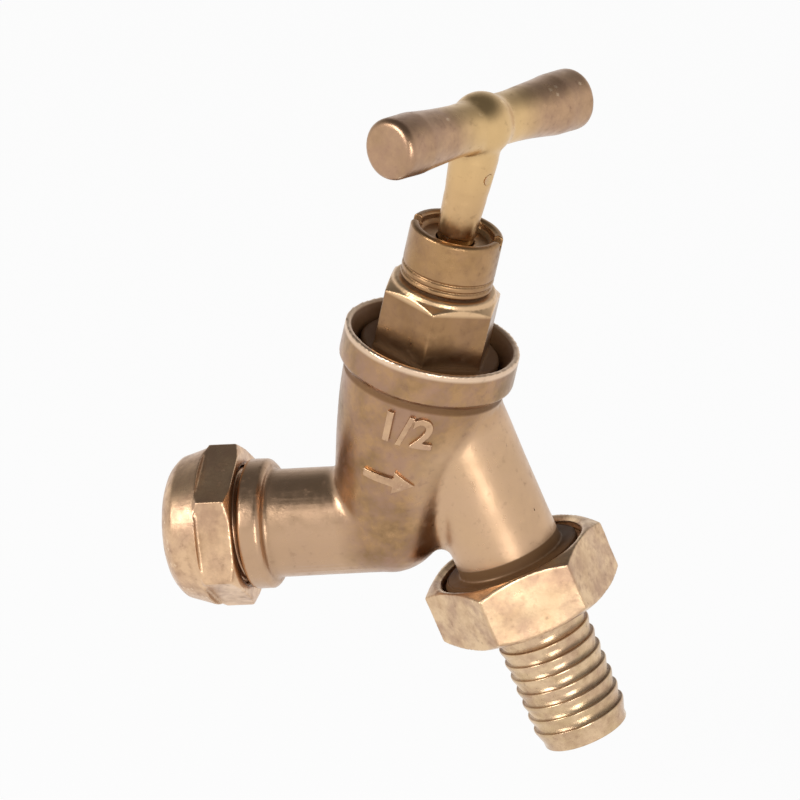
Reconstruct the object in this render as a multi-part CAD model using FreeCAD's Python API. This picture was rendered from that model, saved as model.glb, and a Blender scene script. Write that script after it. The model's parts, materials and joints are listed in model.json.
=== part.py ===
import FreeCAD, Part
import math
import os

# Garden tap with a union for a hose. All sizes in millimetres, angles in degrees.
# The origin is the mouth of the pipe socket, +X runs forward along the inlet, +Z is up.
# The headwork's frame starts at the centre of the collar's rim, and its +Z is the spindle's axis.
# The spout's frame starts where the spout's axis crosses the spindle's, and its +Z runs down the spout.
# The inlet's frame starts at the pipe socket's mouth, and its +Z runs out towards the pipe.

# Clearances, and small edges that many pieces share
running_clearance = 0.05
thread_clearance = 0.08
washer_fit = 0.05
pin_fit = 0.02
press_gap = 0.05
chamfer = 0.6
edge_break = 0.4
overshoot = 1.0

# Layout of the cast body
inlet_reach = 32.0
head_lean = 20.0
spout_forward = 15.0
rim_height = 36.0

# Pipe, olive and compression end
pipe_r = 7.5
pipe_clearance = 0.1
socket_depth = 9.0
water_r = 6.0
olive_wall = 1.05
olive_length = 4.6
olive_set = 0.7
olive_clearance = 0.05
inlet_thread_r = 10.4
inlet_thread_length = 6.6
inlet_collar_r = 11.5
inlet_collar_length = 4.4
inlet_collar_bevel = 0.8
inlet_tube_r = 9.6
inlet_tube_taper = 0.15
compression_gap = 0.6
compression_flats = 25.6
compression_turn = 38.7
compression_bevel = 0.7
compression_cone_depth = 1.3
nose_wall = 2.65
nose_length = 7.4
nose_front_r = 8.7
nose_shoulder_drop = 0.25
nose_shoulder_depth = 2.6
nose_belly_out = 0.62
nose_belly_down = 0.42

# Barrel and collar of the body
collar_r = 15.5
collar_height = 6.8
collar_bevel = 0.9
collar_step = 1.2
rim_width = 0.9
recess_depth = 5.5
recess_wall = 1.4
dish_width = 2.8
dish_belly = 0.36
barrel_bulge = 0.95
elbow_r = 9.6
elbow_start = 18.0
junction_fillet = 2.2

# Waterway through the body
washer_seat = 2.2
chamber_floor = 25.0
seat_rise = 1.5
seat_r = 5.6
seat_lip = 1.5
seat_wall = 3.0
spout_bore_r = 6.4
passage_pillar = 2.8
passage_cover = 1.0
thread_wall = 2.5

# Spout and its outlet thread
spout_r = 9.5
spout_start = 2.36
spout_clear = 3.85
outlet_thread_r = 13.2
outlet_thread_length = 4.7

# Bonnet
bonnet_washer_thick = 1.0
bonnet_washer_gap = 0.1
bonnet_spigot_length = 8.0
bonnet_flange_gap = 0.4
bonnet_flange_thick = 2.5
bonnet_flats = 19.0
bonnet_hex_length = 11.5
bonnet_turn = 3.0
bonnet_bevel = 0.6
bonnet_ledge_step = 0.3
bonnet_ledge_height = 1.1
bonnet_neck_length = 7.2
stuffing_depth = 6.0
stuffing_wall = 2.0

# Gland
gland_wall = 1.17
gland_gap = 0.25
gland_cover_gap = 0.2
gland_cover_thick = 1.0
gland_cup_depth = 2.0
gland_rim = 1.55
gland_nose_length = 1.2
gland_grooves = 2
gland_groove_start = 1.0
gland_groove_width = 0.55
gland_groove_depth = 0.45
gland_groove_pitch = 1.35
gland_slot_width = 2.4
gland_slot_depth = 1.7
packing_width = 1.7
packing_washer_thick = 0.8

# Spindle and its screw thread
spindle_r = 3.2
spindle_screw_r = 6.0
spindle_screw_top = 1.4
spindle_tip_chamfer = 0.8
back_seat_gap = 0.3
open_lift = 5.5
stem_showing = 1.0
spigot_r = 2.2
spigot_past_bar = 1.5

# Jumper, the loose valve that the spindle presses on its seat
jumper_gap = 1.3
jumper_plate_thick = 1.7
jumper_stem_r = 3.1
jumper_stem_length = 9.6
jumper_tail_r = 1.95
jumper_washer_thick = 3.2
jumper_nut_flats = 7.0
jumper_nut_thick = 2.6
jumper_tail_proud = 0.9

# Crutch handle
handle_turn = 62.0
shank_length = 20.9
shank_top_r = 4.3
shank_low_r = 3.35
hub_r = 5.7
bar_length = 50.5
bar_end_r = 5.4
bar_neck_r = 4.6
bar_neck_start = 7.6
bar_waist = 0.12
bar_end_length = 6.5
bar_end_round = 1.3
pin_r = 1.0
pin_above_foot = 12.0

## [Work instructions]
Set down the lines above as they stand, starting with the first line and ending with the line that contains "rim_height = 36.0".

## [Answer for the task]
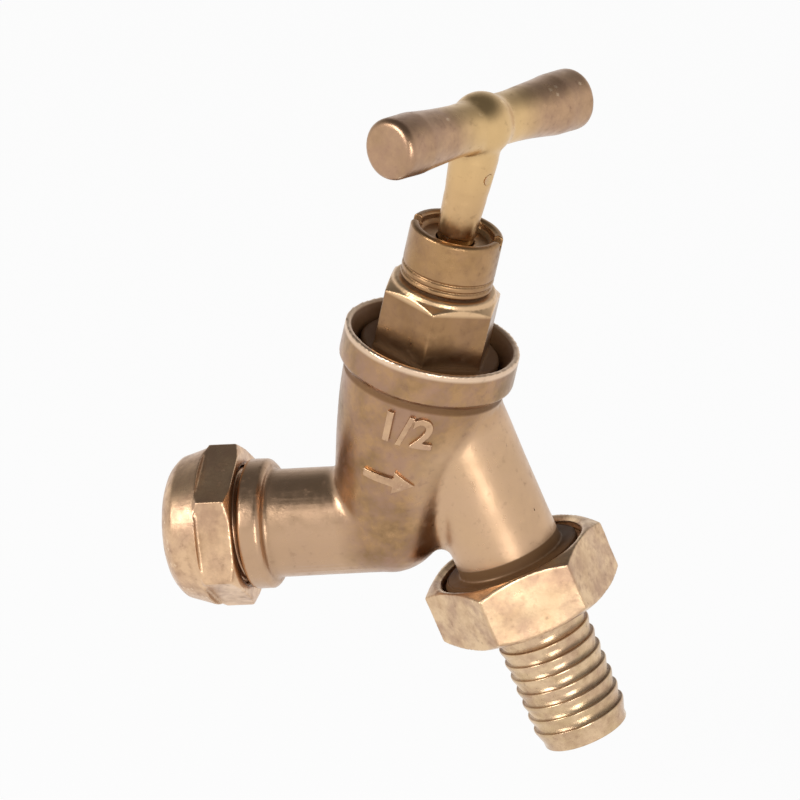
Reconstruct the object in this render as a multi-part CAD model using FreeCAD's Python API. This picture was rendered from that model, saved as model.glb, and a Blender scene script. Write that script after it. The model's parts, materials and joints are listed in model.json.
=== part.py ===
import FreeCAD, Part
import math
import os

# Garden tap with a union for a hose. All sizes in millimetres, angles in degrees.
# The origin is the mouth of the pipe socket, +X runs forward along the inlet, +Z is up.
# The headwork's frame starts at the centre of the collar's rim, and its +Z is the spindle's axis.
# The spout's frame starts where the spout's axis crosses the spindle's, and its +Z runs down the spout.
# The inlet's frame starts at the pipe socket's mouth, and its +Z runs out towards the pipe.

# Clearances, and small edges that many pieces share
running_clearance = 0.05
thread_clearance = 0.08
washer_fit = 0.05
pin_fit = 0.02
press_gap = 0.05
chamfer = 0.6
edge_break = 0.4
overshoot = 1.0

# Layout of the cast body
inlet_reach = 32.0
head_lean = 20.0
spout_forward = 15.0
rim_height = 36.0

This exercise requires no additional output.